Duration – 2 hour workshops over 4 weeks. Each workshop can also work as a stand alone workshop.
Group size : Up to 16 participants 2 x facilitators.
Austerity
We look at the changes in Bolton Town Centre, the closure of small businesses, the increase of betting shops and cuts to mental health care, PIP and other support. We discuss the effects austerity measures are having on people living with a mental illness in Bolton and use humour to challenge the oppression we feel.
Duration – 2 hour workshops over 4 weeks. Each workshop can also work as a stand alone workshop.

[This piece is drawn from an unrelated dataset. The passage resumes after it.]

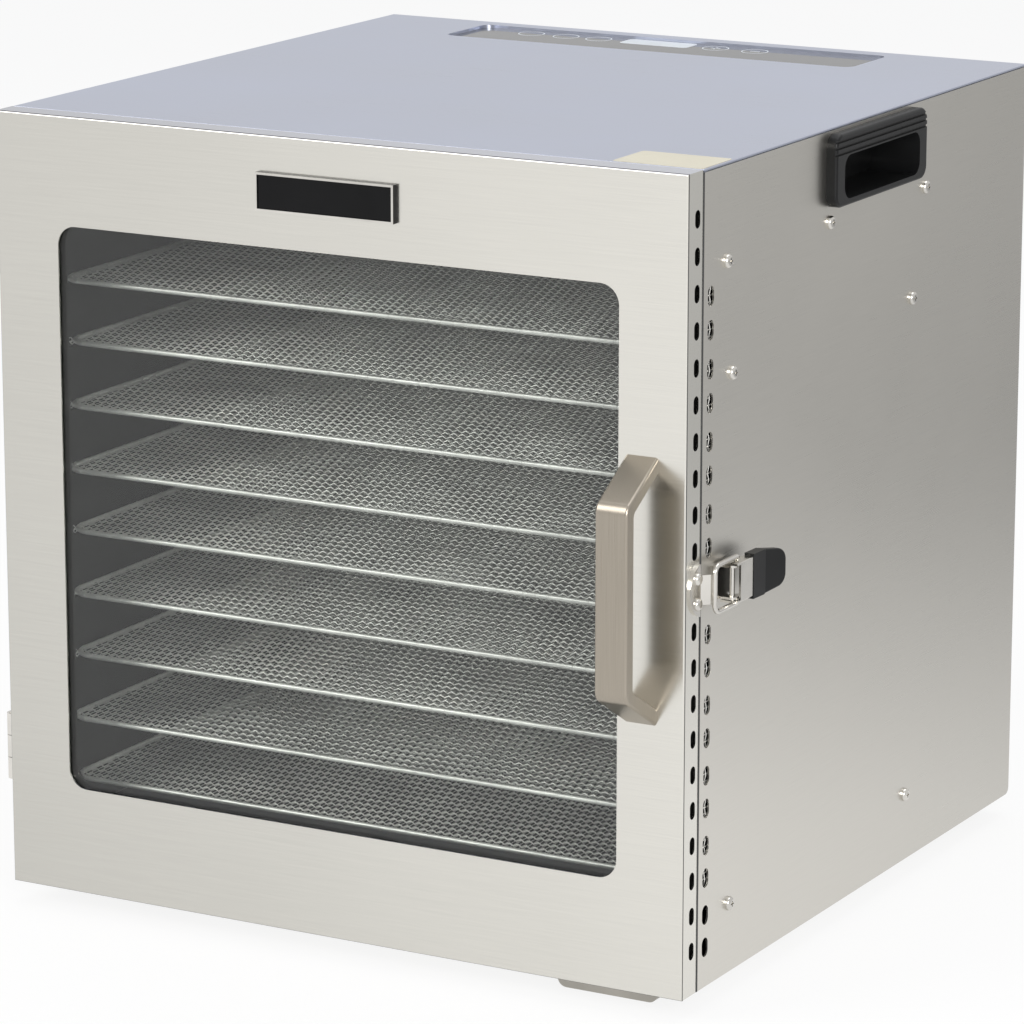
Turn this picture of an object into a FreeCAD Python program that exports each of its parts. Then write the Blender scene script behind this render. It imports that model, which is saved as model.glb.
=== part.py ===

Materials – Board games and playing cards, photographs, papers, fabric, scratch cards, toys, canvas, recycled medication packets and other materials.
Group size – Up to 12 people X 2 facilitators.
Journeys
Exploring the theme of “Journeys”, looking at real and fictional journeys, as well as exploring the concept in a philosophical way.
We also explore the idea of “Emotional baggage” developed around a theory that at any time you only have emotional space for 100 people in your life. We ask people to use materials conceptually and show us their emotional baggage, good and bad.
The poetic narratives developed around the sculptural objects stretch back through memory, to childhood, buttons and marbles representing childhood toys. Sometimes prickly materials are used to express to sharpness of experience.
We also explore career journeys. As a group we describe Monday morning in our “dream jobs”. People may choose to be philosophers, singers, and successful business people to name a few. We travel from Barcelona to Alaska through a variety of writing techniques. We build sculptural “Career ladders” using driftwood, bamboo, ribbons, string and nails, conceptually exploring the barriers and brightness of fulfilling employment.
Duration – 2 hour workshops over 12 weeks, repeating 4 week blocks of workshops 3 times with different participants. Each workshop can also work as a stand alone workshop.
Materials – Various bags and containers, toys, vinyl records, bamboo, driftwood, ribbons and fabrics, feathers and marbles, sand and soil and more.